The display would offer viewers an unfiltered window into the life of the couple, and the images, sounds and conversations would document Rick and Ruth’s ease of interaction. The goal would be to reveal the secrets of this happy marriage.
As a result, the exhibit would aim to answer these central questions: What makes this couple different from others? What is the key to their bliss? And what advice or insights do they have for other couples in terms of making a relationship last?
From a technical standpoint, Rick and Ruth would need to be well-lit and microphones would need to be placed on or near them to pick up clean sound; the museum would also have to mount speakers or headphones near the display so the viewer could listen as the couple communicates.
As this idea spun wildly inside my brain, I felt a sense of joy bubbling within and I smiled when I imagined Rick and Ruth hanging out in their hermetically-sealed museum kitchen.
I could almost hear him saying something like, “You know, we’re gonna have to eat a little later because the chicken still needs to defrost before we put it in the oven.”
Ruth would then shoot Rick a dirty look, smack her lips or maybe place a hand on her hip. “Do you think so?” she would say. “God, you must think I’m a real idiot.”
Moments later Ruth would be standing at the counter making a salad and Rick setting the table, and Ruth might turn to him and ask, “Hon, what do you feel like for dessert?”
“Oh I don’t care,” he would say, his eyes lifting from the cutlery on the table. “Anything.”
“Well we have that Entenmann’s crumb cake in the freezer.
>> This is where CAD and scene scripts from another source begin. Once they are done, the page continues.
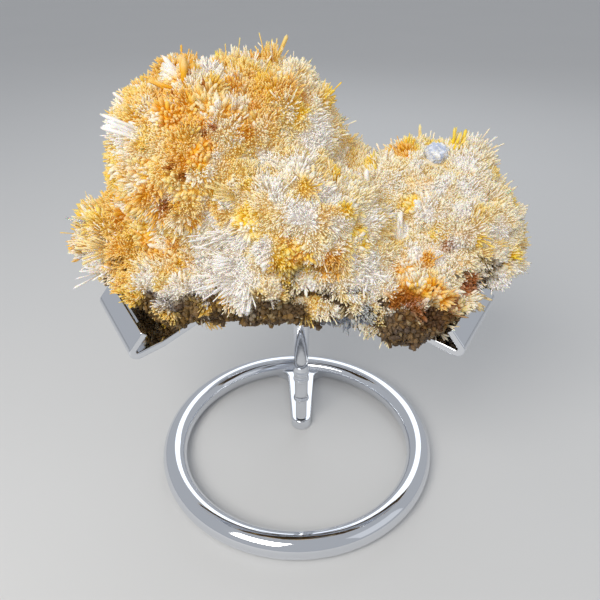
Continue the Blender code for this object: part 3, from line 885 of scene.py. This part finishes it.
def fan_crystals(tree, chance):
    """The crystals that stand out in the picture, fanned out from their roots."""
    rows = {"root": [], "way": [], "reach": [], "width": [], "kind": [], "tint": []}
    for root, tip, count, spread, width, role, clear in FANS:
        spot, depth = picture_spot(tree, *root)
        peak = Vector(CAMERA_PLACE) + picture_ray(*tip) * depth
        way = peak - spot
        way += (Vector(CAMERA_PLACE) - spot).normalized() * way.length * FAN_RISE
        length, rows_way = way.length, np.array(way.normalized())
        tint = [0.9 * (name == role) for name in PATCHES]
        for _ in range(count):
            rows["root"].append(np.array(spot) + chance.normal(scale=0.25 * MM + spread * MM, size=3))
            rows["way"].append(rows_way + chance.normal(scale=spread, size=3))
            rows["reach"].append(length * (chance.uniform(0.6, 1.05) if count > 1 else 1.0))
            rows["width"].append(width * MM * chance.uniform(0.8, 1.2))
            rows["kind"].append(CLEAR if clear else STOUT if width > STOUT_FROM else FINE)
            rows["tint"].append(tint)
    rows = {name: np.array(values) for name, values in rows.items()}
    rows["way"] = unit(rows["way"])
    return rows


def fit_lengths(points, ways, lengths, widths):
    """Needle lengths drawn towards the CAD solid's surface, 0 for those that would touch the stand."""
    solid = tree_of(CLUSTER_NODE)
    metal = tree_of(*ARM_NODES, "hub", "post")
    fitted = lengths.copy()
    for index, (point, way) in enumerate(zip(points, ways)):
        start, aim = Vector(point), Vector(way)
        length = fitted[index]
        far = solid.ray_cast(start, aim, SOLID_REACH)[3]
        if far is not None:
            follow = min(max(far, length * DRAWN_IN), length * DRAWN_OUT)
            length += (follow - length) * FOLLOW_SOLID
            length = max(min(length, far + SOLID_OVERREACH), length * SHORTEST_SHARE)
        blocked = metal.ray_cast(start, aim, length + 1 * MM)[3]
        fitted[index] = length if blocked is None else min(length, blocked - ARM_CLEARANCE)
        if metal.find_nearest(start, length + 2 * MM)[3] is None:
            continue
        room = widths[index] * 0.7 + ARM_CLEARANCE
        spots = [start + aim * reach for reach in (-NEEDLE_SINK, -NEEDLE_SINK / 2, 0, length / 2, length)]
        touches = any(metal.find_nearest(spot, room)[3] is not None for spot in spots)
        if touches or metal.ray_cast(start, -aim, NEEDLE_SINK)[3] is not None:
            fitted[index] = 0
    return fitted


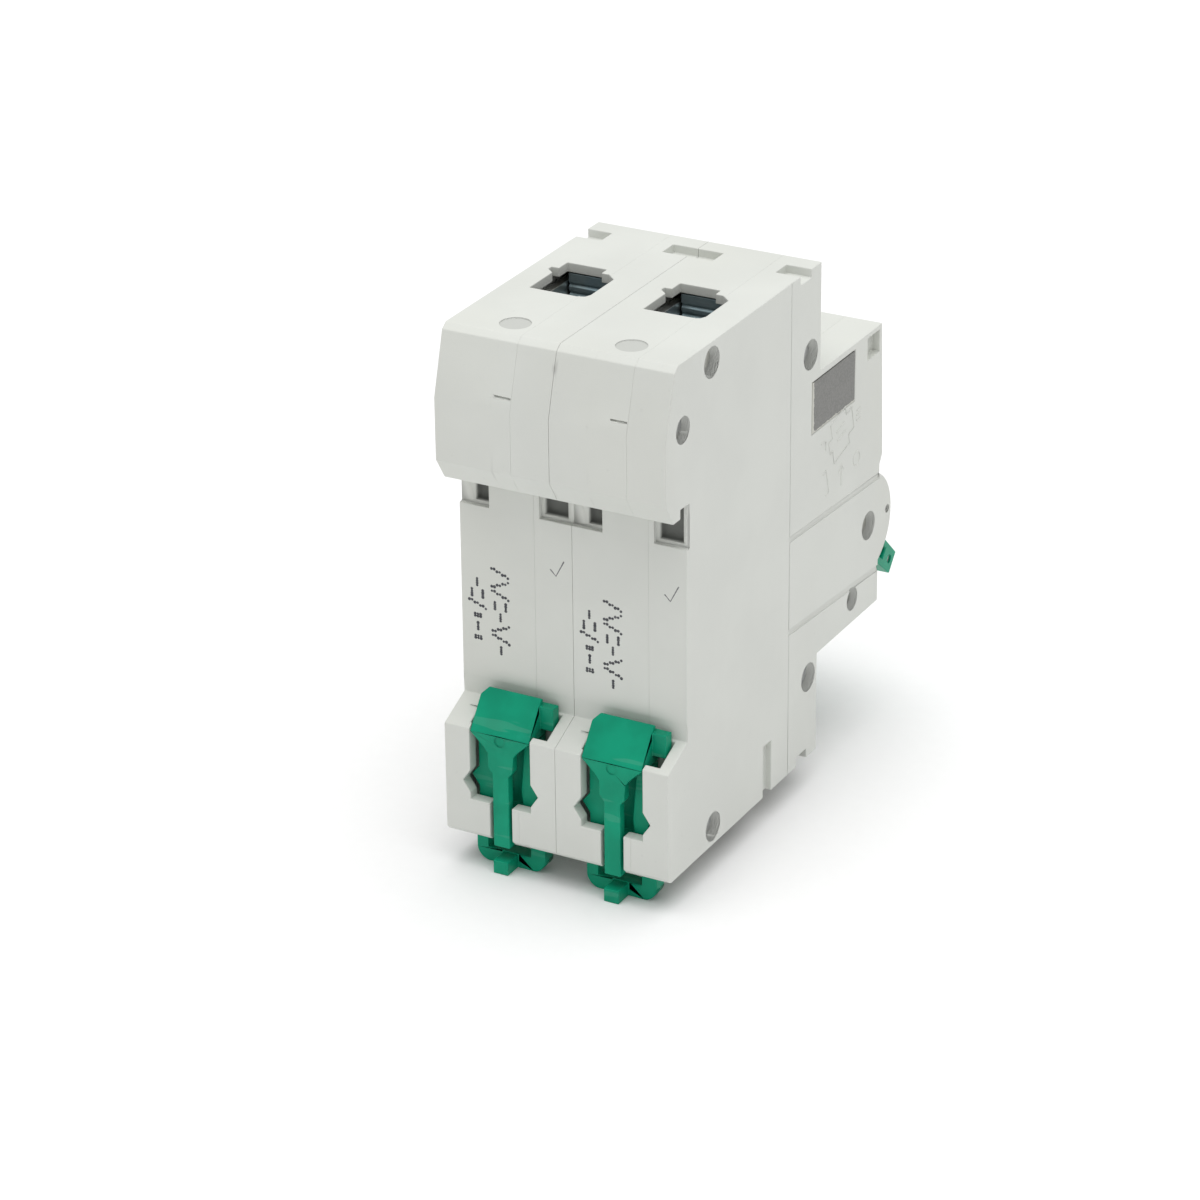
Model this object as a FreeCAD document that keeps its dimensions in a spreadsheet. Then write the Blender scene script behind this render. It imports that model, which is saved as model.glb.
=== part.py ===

You want me to take it out?”
“Sure.”
“Yeah, that sounds good, doesn’t it hon?”
“You bet Ruth. It does.”
Then, as the museum would get ready to close for the day, the lights to the kitchen display would be dimmed and Rick and Ruth would depart the exhibition space. And we wouldn’t be allowed to tag along with them when they walk outside the walls of the museum, get into their car and head home for the night.
But I suspect not much would change between them, and I find this reassuring because I wouldn’t want to miss anything.